The point for now: these early monks were not privileged, secure and fat. Although they did have one privilege, as they themselves would have reckoned it: the privilege of knowing the Christ within. Out of that, they gave up all they had to serve their Christ in lives of deprivation and devotion. The many monks who descended from them did not copy Bibles because they had nothing better to do. They copied Bibles as the Word of Life. And they didn’t set up Controlling Church, as is the fashionable modern accusation. The Christian Life within them intertwined with a Nation of the English which freely chose to intertwine with it. In so doing, it shaped our world from their times to our own.

There is a word in Christian circles which defines a particular calling: Apostle. It means, Sent One. These monks and many others became an Apostolic movement – corporately, the Sent Ones.
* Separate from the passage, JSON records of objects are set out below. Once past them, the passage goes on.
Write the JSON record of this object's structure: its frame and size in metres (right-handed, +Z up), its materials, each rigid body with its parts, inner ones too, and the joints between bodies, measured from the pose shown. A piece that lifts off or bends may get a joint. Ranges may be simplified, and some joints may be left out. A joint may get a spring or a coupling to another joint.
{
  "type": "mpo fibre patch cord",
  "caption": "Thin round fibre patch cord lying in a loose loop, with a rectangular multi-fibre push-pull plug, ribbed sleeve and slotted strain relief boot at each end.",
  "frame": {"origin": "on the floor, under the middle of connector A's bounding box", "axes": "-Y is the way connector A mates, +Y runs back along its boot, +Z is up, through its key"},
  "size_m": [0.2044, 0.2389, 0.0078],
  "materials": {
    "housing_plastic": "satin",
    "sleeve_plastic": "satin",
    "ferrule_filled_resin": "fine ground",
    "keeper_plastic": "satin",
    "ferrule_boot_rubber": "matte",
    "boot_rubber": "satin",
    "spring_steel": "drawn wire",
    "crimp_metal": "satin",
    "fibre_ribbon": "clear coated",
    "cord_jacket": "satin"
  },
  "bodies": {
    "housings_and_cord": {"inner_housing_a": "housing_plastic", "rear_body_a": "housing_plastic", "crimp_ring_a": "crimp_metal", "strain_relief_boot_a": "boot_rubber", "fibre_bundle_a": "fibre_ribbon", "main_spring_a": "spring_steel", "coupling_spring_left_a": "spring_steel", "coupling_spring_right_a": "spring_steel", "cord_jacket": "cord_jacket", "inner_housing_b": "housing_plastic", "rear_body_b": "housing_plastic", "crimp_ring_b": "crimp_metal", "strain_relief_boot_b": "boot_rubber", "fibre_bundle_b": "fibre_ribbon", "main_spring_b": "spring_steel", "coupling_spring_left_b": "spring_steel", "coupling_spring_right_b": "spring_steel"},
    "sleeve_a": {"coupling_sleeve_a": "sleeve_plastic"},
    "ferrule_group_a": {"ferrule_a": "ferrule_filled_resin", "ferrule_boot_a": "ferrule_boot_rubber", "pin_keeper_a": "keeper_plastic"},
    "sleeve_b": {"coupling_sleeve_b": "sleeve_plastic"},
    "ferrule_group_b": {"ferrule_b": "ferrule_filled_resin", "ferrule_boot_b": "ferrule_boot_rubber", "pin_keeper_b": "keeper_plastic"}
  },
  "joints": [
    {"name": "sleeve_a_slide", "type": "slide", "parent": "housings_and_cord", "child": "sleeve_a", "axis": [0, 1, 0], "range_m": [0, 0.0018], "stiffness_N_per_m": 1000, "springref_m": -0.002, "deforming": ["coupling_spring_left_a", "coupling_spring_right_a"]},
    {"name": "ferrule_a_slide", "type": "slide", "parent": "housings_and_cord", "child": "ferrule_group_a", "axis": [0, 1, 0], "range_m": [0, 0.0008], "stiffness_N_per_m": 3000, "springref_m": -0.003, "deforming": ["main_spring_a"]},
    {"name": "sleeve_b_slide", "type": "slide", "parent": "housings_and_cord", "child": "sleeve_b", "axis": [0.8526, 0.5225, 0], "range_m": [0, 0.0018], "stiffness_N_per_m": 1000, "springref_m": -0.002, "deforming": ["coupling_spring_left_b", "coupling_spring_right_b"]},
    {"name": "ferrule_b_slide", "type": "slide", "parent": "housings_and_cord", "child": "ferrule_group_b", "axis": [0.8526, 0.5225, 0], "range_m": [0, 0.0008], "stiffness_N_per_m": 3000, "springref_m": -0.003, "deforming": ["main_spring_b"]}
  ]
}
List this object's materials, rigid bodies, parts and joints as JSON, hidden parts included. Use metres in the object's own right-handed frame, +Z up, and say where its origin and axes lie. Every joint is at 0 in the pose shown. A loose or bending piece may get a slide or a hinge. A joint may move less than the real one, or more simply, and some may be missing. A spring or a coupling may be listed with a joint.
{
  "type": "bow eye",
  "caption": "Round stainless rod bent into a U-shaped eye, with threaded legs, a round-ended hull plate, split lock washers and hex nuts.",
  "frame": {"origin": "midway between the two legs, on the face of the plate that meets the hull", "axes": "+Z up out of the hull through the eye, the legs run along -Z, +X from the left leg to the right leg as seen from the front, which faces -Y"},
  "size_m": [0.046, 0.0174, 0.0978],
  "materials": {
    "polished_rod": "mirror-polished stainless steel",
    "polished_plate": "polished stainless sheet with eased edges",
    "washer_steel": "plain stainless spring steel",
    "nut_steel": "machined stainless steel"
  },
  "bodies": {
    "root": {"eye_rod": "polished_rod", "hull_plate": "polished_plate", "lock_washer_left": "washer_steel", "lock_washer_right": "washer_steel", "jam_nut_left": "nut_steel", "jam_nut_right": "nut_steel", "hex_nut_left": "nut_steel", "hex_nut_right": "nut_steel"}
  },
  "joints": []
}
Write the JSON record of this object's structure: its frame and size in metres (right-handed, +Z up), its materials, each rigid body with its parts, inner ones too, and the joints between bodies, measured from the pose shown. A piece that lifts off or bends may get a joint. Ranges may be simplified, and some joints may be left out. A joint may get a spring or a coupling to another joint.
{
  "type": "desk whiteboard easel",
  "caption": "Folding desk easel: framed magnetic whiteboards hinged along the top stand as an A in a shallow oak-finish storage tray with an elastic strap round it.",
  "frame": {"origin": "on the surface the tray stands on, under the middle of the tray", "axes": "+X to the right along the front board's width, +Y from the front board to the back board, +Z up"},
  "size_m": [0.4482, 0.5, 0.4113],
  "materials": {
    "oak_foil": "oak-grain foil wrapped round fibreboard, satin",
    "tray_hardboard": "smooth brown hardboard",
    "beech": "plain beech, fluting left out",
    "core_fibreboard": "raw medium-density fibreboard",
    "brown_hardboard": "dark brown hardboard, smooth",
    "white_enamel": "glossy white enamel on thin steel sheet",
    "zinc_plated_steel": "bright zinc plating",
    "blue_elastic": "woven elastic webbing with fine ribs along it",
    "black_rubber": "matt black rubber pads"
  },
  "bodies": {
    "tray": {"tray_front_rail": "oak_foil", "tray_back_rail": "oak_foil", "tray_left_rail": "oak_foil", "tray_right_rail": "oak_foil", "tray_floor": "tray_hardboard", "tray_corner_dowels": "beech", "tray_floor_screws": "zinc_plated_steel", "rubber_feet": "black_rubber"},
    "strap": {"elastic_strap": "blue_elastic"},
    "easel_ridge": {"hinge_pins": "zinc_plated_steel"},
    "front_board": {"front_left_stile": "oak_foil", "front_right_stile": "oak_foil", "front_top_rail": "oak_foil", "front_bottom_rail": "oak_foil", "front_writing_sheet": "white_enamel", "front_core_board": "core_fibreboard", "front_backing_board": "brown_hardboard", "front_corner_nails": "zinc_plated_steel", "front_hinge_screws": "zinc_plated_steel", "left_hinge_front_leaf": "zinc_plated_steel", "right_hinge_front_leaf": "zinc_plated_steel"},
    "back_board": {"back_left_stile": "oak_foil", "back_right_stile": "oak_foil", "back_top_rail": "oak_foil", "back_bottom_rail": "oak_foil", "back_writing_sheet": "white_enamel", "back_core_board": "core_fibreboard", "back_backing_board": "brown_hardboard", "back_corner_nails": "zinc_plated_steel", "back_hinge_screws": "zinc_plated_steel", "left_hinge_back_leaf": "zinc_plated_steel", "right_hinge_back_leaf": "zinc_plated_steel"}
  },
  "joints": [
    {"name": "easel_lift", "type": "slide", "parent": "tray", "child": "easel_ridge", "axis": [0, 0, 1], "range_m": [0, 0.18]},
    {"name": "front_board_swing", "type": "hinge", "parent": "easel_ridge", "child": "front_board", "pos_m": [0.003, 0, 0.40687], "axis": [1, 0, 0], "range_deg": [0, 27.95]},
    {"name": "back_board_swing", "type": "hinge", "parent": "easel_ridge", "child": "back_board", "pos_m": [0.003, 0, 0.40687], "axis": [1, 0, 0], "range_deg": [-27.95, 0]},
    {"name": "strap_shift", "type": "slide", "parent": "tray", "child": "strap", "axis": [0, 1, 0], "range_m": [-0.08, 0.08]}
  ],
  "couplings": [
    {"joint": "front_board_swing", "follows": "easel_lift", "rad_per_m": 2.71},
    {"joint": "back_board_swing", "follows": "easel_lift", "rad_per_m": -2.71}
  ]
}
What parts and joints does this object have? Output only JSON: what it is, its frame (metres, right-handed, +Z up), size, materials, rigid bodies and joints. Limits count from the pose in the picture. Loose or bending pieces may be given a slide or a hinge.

That is the Story which, in Malmesbury Abbey, I felt impelled to Tell.

Now, my book, “The Mustard Seed”, is not devoted to that as the central story. It more generally shows how Christian Identity shaped real world Anglo Saxon and Early English history. However, the vibrant spiritual legacy of the early monks, seen through an eye which does not have the usual squint of Post-Reformation propaganda, is an extra that you will find emerging from the book.